## Work to do
Pull out of the data below the stretch of lines bounded by the one containing "clear_scene()" and the one containing "from typing import", both bounds included, unchanged.

------------------------------------------------------------

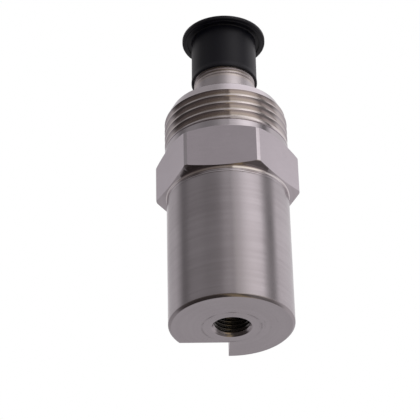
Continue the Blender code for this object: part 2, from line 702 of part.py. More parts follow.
def make_wires(parts, plastic, bottoms):
    """Make the signal wire from the crystals and the two wires to the connector pins."""
    tab_top = bottoms["signal_contact"] + CONTACT_THICKNESS + SEAT_GAP
    roof = SHIELD_TOP - SHIELD_WALL
    route = [
        (WIRE_LANE, 0.0, tab_top),
        (WIRE_LANE, 0.0, (tab_top + STACK_TOP) / 2),
        (WIRE_LANE, 0.0, bottoms["spring_washer"]),
        (WIRE_LANE / 2 + POST_RADIUS, 0.0, (STACK_TOP + roof) / 2),
        (WIRE_RADIUS, 0.0, roof),
        (0.0, 0.0, BOARD_BOTTOM),
        (0.0, 0.0, PART_BOTTOM + 2 * WIRE_RADIUS),
    ]
    wire("signal_wire", route, parts, plastic)
    tail = SEAL_BOTTOM - PIN_TAIL - SEAT_GAP
    for (x, y), letter in zip(landing_points(), "ab"):
        side = math.copysign(1.0, x)
        pin_x = side * PIN_SPACING / 2
        route = [
            (x, y, PART_BOTTOM),
            (x, y, PART_BOTTOM + CAN_HEIGHT),
            ((x + pin_x) / 2, y / 2, (PART_BOTTOM + CAN_HEIGHT + HEADER_CEILING) / 2),
            (pin_x, 0.0, HEADER_CEILING),
            (pin_x, 0.0, tail),
        ]
        wire("pin_wire_" + letter, route, parts, plastic)


def make_finishes():
    """Return the materials by name."""
    return {
        "steel": principled("stainless_steel", (0.55, 0.52, 0.52), 0.3, 1.0),
        "rubber": principled("black_vinyl", (0.012, 0.012, 0.014), 0.45, 0.0),
        "glass": principled("seal_glass", (0.05, 0.12, 0.09), 0.1, 0.0),
        "ceramic": principled("ceramic", (0.75, 0.72, 0.66), 0.5, 0.0),
        "brass": principled("contact_brass", (0.75, 0.55, 0.25), 0.3, 1.0),
        "plastic": principled("insulator_plastic", (0.6, 0.1, 0.06), 0.4, 0.0),
        "laminate": principled("board_laminate", (0.03, 0.22, 0.08), 0.4, 0.0),
        "resin": principled("component_resin", (0.6, 0.35, 0.05), 0.4, 0.0),
    }


def main():
    """Build the sensor."""
    clear_scene()
    parts = make_collection("vibration_sensor")
    cutters = make_collection("cutters")
    finishes = make_finishes()
    make_case(parts, cutters, finishes["steel"])
    make_header(parts, cutters, finishes["steel"])
    make_connector_shell(parts, cutters, finishes["steel"])
    make_glass_seal(parts, cutters, finishes["glass"])
    make_contact_pins(parts, finishes["steel"])
    make_dust_cap(parts, finishes["rubber"])
    make_isolator(parts, finishes["ceramic"])
    bottoms = make_stack(parts, cutters, finishes)
    make_shield(parts, finishes["steel"])
    make_board(parts, cutters, finishes)
    make_components(parts, cutters, finishes)
    make_wires(parts, finishes["plastic"], bottoms)
    for item in list(parts.objects):
        if item.type == "MESH":
            baked(item)


main()
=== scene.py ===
"""The finished look of an industrial vibration sensor, standing on its mounting face.

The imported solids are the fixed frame. The case, the header, the connector shell and the dust cap are
worked again here with fine threads, softened edges and lathe marks. The pieces inside the sealed
case keep their solids and get their finishes. Sizes in the classes are in millimetres, and each
finished mesh is brought to metres.
"""

import json
import logging
import math
from dataclasses import dataclass, field
from enum import Enum
from typing import Any, Callable, Mapping, Sequence

import bmesh
import bpy
from mathutils import Matrix, Vector


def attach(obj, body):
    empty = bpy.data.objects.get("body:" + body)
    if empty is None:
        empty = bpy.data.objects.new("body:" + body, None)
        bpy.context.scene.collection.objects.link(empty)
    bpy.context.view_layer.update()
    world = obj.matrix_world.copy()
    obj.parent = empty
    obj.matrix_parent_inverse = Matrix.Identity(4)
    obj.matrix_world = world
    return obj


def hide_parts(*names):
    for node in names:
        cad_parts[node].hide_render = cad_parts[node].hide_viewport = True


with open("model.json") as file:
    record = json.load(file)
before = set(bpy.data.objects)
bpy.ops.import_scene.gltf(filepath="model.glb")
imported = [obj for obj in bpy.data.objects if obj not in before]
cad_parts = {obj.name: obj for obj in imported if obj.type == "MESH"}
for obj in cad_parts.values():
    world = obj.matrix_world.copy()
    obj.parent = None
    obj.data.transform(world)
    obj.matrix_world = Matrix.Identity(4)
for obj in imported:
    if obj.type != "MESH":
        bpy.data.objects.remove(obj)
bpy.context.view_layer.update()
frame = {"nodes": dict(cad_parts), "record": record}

MM = 0.001
IMAGE_PIXELS = 420
AXIS = Vector((0.0, 0.0, 1.0))
CENTRE = Vector((0.0, 0.0, 0.0))
HALF = 0.5
JOINT_GAP = 0.3  # millimetres that the solids leave for a weld
WELD_INSET = 0.01  # how far a weld stays off the faces beside it
WHITE = (1.0, 1.0, 1.0)
OBJECT_PLACE = 3  # the output of Texture Coordinate that keeps to the object
BACK_FACING = 6  # the output of Geometry that tells the underside
GLOSSY_RAY, TRANSMITTED_RAY = 3, 6  # outputs of Light Path; output 0 is the camera's ray

Colour = tuple[float, float, float]
log = logging.getLogger("sensor")


class Slot(Enum):
    """The record's material slots that the pieces take their finishes from."""

    CASE = "case_steel"
    HEADER = "header_steel"
    CONNECTOR = "connector_steel"
    INNER = "inner_steel"
    PIN = "pin_metal"
    BRASS = "contact_brass"
    VINYL = "cap_vinyl"
    GLASS = "seal_glass"
    CRYSTAL = "crystal_ceramic"
    CERAMIC = "white_ceramic"
    INSULATOR = "insulator_plastic"
    BOARD = "board_laminate"
    RESIN = "component_resin"
    JACKET = "wire_jacket"


class Signal:
    """A number, colour or vector on its way through the shader nodes, used like a Python value."""

    def __init__(self, graph: "Graph", node: bpy.types.Node, output: int) -> None:
        """Hold one output of a node.

        Args:
            graph: the graph that owns the node.
            node: the node that gives the value.
            output: the number of its output.
        """
        self.graph = graph
        self.node = node
        self.socket = node.outputs[output] if node.outputs else None

    def output(self, number: int) -> "Signal":
        """Return another output of the same node."""
        return Signal(self.graph, self.node, number)

    def __add__(self, other: "Signal | float") -> "Signal":
        """Return this value plus another."""
        return self.graph.maths("ADD", self, other)

    def __sub__(self, other: "Signal | float") -> "Signal":
        """Return this value less another."""
        return self.graph.maths("SUBTRACT", self, other)

    def __rsub__(self, other: float) -> "Signal":
        """Return a number less this value."""
        return self.graph.maths("SUBTRACT", other, self)

    def __mul__(self, other: "Signal | float") -> "Signal":
        """Return this value times another."""
        return self.graph.maths("MULTIPLY", self, other)

    def __truediv__(self, other: "Signal | float") -> "Signal":
        """Return this value over another."""
        return self.graph.maths("DIVIDE", self, other)

    def __gt__(self, other: "Signal | float") -> "Signal":
        """Return 1 where this value is greater than another, and 0 elsewhere."""
        return self.graph.maths("GREATER_THAN", self, other)

    __radd__ = __add__
    __rmul__ = __mul__

    def power(self, exponent: float) -> "Signal":
        """Return this value raised to a power."""
        return self.graph.maths("POWER", self, exponent)

    def size(self) -> "Signal":
        """Return this value without its sign."""
        return self.graph.maths("ABSOLUTE", self)

    def sine(self) -> "Signal":
        """Return the sine of this value."""
        return self.graph.maths("SINE", self)

    def most(self, other: "Signal | float") -> "Signal":
        """Return the greater of two values."""
        return self.graph.maths("MAXIMUM", self, other)

    def rise(self, low: float, high: float) -> "Signal":
        """Return a smooth step.

        Args:
            low: where the step leaves 0.
            high: where it reaches 1; below low, the step falls instead.

        Returns:
            The step as a value from 0 to 1.
        """
        ends = (0.0, 1.0) if low < high else (1.0, 0.0)
        return self.graph.node(
            "ShaderNodeMapRange", {"interpolation_type": "SMOOTHSTEP"},
            {0: self, 1: min(low, high), 2: max(low, high), 3: ends[0], 4: ends[1]})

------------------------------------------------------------

## Problem solution
    clear_scene()
    parts = make_collection("vibration_sensor")
    cutters = make_collection("cutters")
    finishes = make_finishes()
    make_case(parts, cutters, finishes["steel"])
    make_header(parts, cutters, finishes["steel"])
    make_connector_shell(parts, cutters, finishes["steel"])
    make_glass_seal(parts, cutters, finishes["glass"])
    make_contact_pins(parts, finishes["steel"])
    make_dust_cap(parts, finishes["rubber"])
    make_isolator(parts, finishes["ceramic"])
    bottoms = make_stack(parts, cutters, finishes)
    make_shield(parts, finishes["steel"])
    make_board(parts, cutters, finishes)
    make_components(parts, cutters, finishes)
    make_wires(parts, finishes["plastic"], bottoms)
    for item in list(parts.objects):
        if item.type == "MESH":
            baked(item)


main()
=== scene.py ===
"""The finished look of an industrial vibration sensor, standing on its mounting face.

The imported solids are the fixed frame. The case, the header, the connector shell and the dust cap are
worked again here with fine threads, softened edges and lathe marks. The pieces inside the sealed
case keep their solids and get their finishes. Sizes in the classes are in millimetres, and each
finished mesh is brought to metres.
"""

import json
import logging
import math
from dataclasses import dataclass, field
from enum import Enum
from typing import Any, Callable, Mapping, Sequence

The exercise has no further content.